The word game carries real political stakes. The Senate voted 53-47 to block a resolution that would have forced the president to withdraw U.S. troops from operations against Iran unless Congress voted to approve the effort, the third time since the war began that Republicans succeeded in blocking the Democrats' push. Democrats have argued that congressional authorization is needed because they have unanswered questions about the conflict's length and overall goals.

Meanwhile, Trump's public statements have grown increasingly tangled. Days after insisting he didn't want a ceasefire because Iran was being "obliterated," he claimed his administration was having "productive talks" to end the conflict and vowed to "keep bombing our little hearts out" if those talks collapsed.
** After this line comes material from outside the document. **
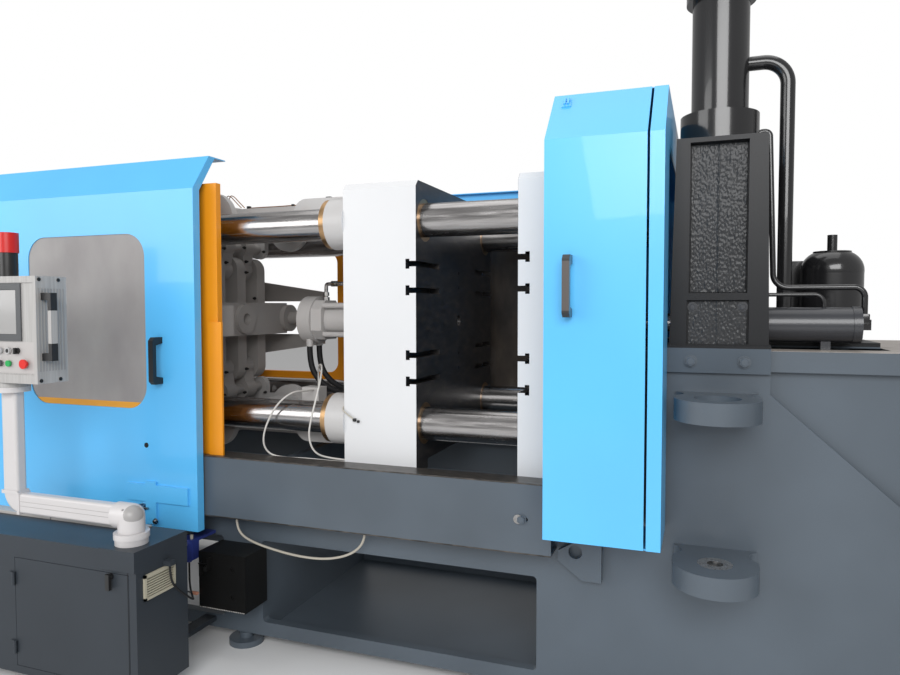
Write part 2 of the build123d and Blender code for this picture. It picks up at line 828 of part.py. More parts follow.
def rear_link():
    """The upper rear link: two cheeks joined by a web, on the tail platen's pin."""
    z = AXIS_Z + TOGGLE_H
    ear = (TAIL_PIN_X + EAR_ALONG, z - EAR_DROP)
    outline = [(TAIL_PIN_X, z - LINK_HALF), (TAIL_PIN_X, z + LINK_HALF)]
    outline += [(MAIN_PIN_X, z + LINK_HALF), (MAIN_PIN_X, z - LINK_HALF)]
    pieces = []
    for y0 in (CHEEK_IN, -CHEEK_OUT):
        y1 = y0 + CHEEK_T
        cheek = side_plate(outline, y0, y1)
        cheek += rod_y(y0, y1, TAIL_PIN_X, z, EYE_R) + rod_y(y0, y1, MAIN_PIN_X, z, MAIN_EYE_R)
        web = [(ear[0] - SHORT_EYE_R, ear[1]), (ear[0] - SHORT_EYE_R, z), (ear[0] + SHORT_EYE_R, z)]
        cheek += side_plate(web + [(ear[0] + SHORT_EYE_R, ear[1])], y0, y1) + rod_y(y0, y1, *ear, SHORT_EYE_R)
        pieces.append(cheek)
    web_x = TAIL_PIN_X + EYE_R + WEB_START
    pieces.append(block(web_x, web_x + WEB_LENGTH, -CHEEK_IN, CHEEK_IN,
                        z - LINK_HALF + WEB_LIFT, z + LINK_HALF))
    link = pieces[0] + pieces[1] + pieces[2]
    for x in (TAIL_PIN_X, MAIN_PIN_X):
        for side in (1, -1):
            outer = sorted((side * CHEEK_OUT, side * (CHEEK_OUT + BOSS_T)))
            link += rod_y(*outer, x, z, BOSS_R)
    return link + rod_y(-CHEEK_OUT, CHEEK_OUT, TAIL_PIN_X, z, PIN_R)


def front_link():
    """The upper front link, on the moving platen's pin."""
    z = AXIS_Z + TOGGLE_H
    half = FRONT_BODY_HALF
    thick = LINK_HALF - FRONT_BODY_IN
    link = block(MAIN_PIN_X, FRONT_PIN_X, -half, half, z - thick, z + thick)
    link += rod_y(-LANE_HALF, LANE_HALF, MAIN_PIN_X, z, EYE_R)
    link += rod_y(-half, half, FRONT_PIN_X, z, EYE_R)
    link += rod_y(-LANE_HALF, LANE_HALF, FRONT_PIN_X, z, PIN_R)
    wall = EYE_R + POCKET_WALL
    return link - block(MAIN_PIN_X + wall, FRONT_PIN_X - wall, -LUG_LANE / 2, LUG_LANE / 2, z, z + LINK_HALF)


def short_link():
    """The three upper short links on the crosshead's pin, with the cross pin at their far end."""
    z_pin = AXIS_Z + CROSS_PIN_H
    end = (TAIL_PIN_X + EAR_ALONG, AXIS_Z + TOGGLE_H - EAR_DROP)
    span = hypot(end[0] - CROSS_X, end[1] - z_pin)
    tilt = degrees(atan2(end[1] - z_pin, end[0] - CROSS_X))
    link = rod_y(-LANE_HALF, LANE_HALF, CROSS_X, z_pin, SHORT_PIN_R)
    for lane in (-1, 0, 1):
        y0 = lane * LUG_LANE - SHORT_T / 2
        y1 = y0 + SHORT_T
        bar = Pos(CROSS_X, lane * LUG_LANE, z_pin) * Rot(0, -tilt, 0) * Pos(span / 2, 0, 0)
        link += bar * Box(span, SHORT_T, SHORT_EYE_R * 1.5)
        link += rod_y(y0, y1, CROSS_X, z_pin, SHORT_EYE_R) + rod_y(y0, y1, *end, SHORT_EYE_R)
    return link + rod_y(-CHEEK_IN + LANE_GAP, CHEEK_IN - LANE_GAP, *end, SHORT_PIN_R)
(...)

He also floated the possibility of "a very serious form of regime change" in Iran, despite saying earlier that regime change was not one of his objectives.

At the Doral press conference, intended partly to calm rattled global markets, Trump answered a reporter's question about whether the country is at war with characteristic ambiguity. "I think you could say both," he said. "It's the beginning of building a new country." He then added: "We could call it a tremendous success right now or we could go further. And we're going to go further." Senate Democratic leader Chuck Schumer responded with a single line: "One word to sum up Trump's press conference: clueless."

The negotiating picture is no less contradictory. Trump claimed there were about "15 points" of agreement to settle the conflict, with Iran giving up its nuclear weapons listed as "number one, two and three." Asked whether Iran had agreed to those terms, he replied simply: "They've agreed." The Associated Press reported Wednesday that Iran had received Trump's 15-point peace plan, with unnamed officials in Islamabad saying intermediaries had delivered it to the Iranian government via Pakistan. Iran rejected the proposal, according to its state-run broadcaster Press TV, which cited an anonymous official.

AI-generated illustration
AI-generated illustration

Tehran's public posture has been emphatic denial. An unnamed Iranian official told state media: "There is no direct or indirect contact with Trump. He retreated after hearing that our targets would be all power plants in West Asia." Iran's parliament speaker also rejected the suggestion of talks outright, writing on social media: "There has been no negotiation with the United States," and adding that such reports were being circulated "to manipulate financial and oil markets."

The threat against Iran's power infrastructure was not hypothetical, according to Trump's own account. He told reporters the U.S. had been prepared to strike Iran's largest electricity-generating plants, which he said cost "over $10 billion to build," claiming that imminent threat prompted Tehran to reach out: "So they called — I didn't call — they called. They want to make a deal."

On the military side, Trump approved the deployment of more than 1,000 soldiers from the 82nd Airborne Division to the Middle East, though they had not left the U.S. yet and could deploy in the coming days. The administration emphasized that no decision had been made to put boots on the ground in Iran, and White House press secretary Karoline Leavitt suggested congressional authorization may not be needed because the Iran war could wrap up soon, reiterating that the timeline was still four to six weeks.

The Iran war has already cost at least $12 billion, and Defense Secretary Pete Hegseth confirmed the Pentagon had asked the White House to approve a $200 billion request to Congress to fund the conflict. A Middle East-based diplomatic source told The Daily Beast that some Gulf allies were caught off guard by Trump's announcement and viewed it "as a pause intended to bring down oil prices and attract more assets to the region, rather than an exit strategy" — a reading that, if accurate, suggests the White House's carefully chosen vocabulary may be doing more than just sidestepping the Constitution.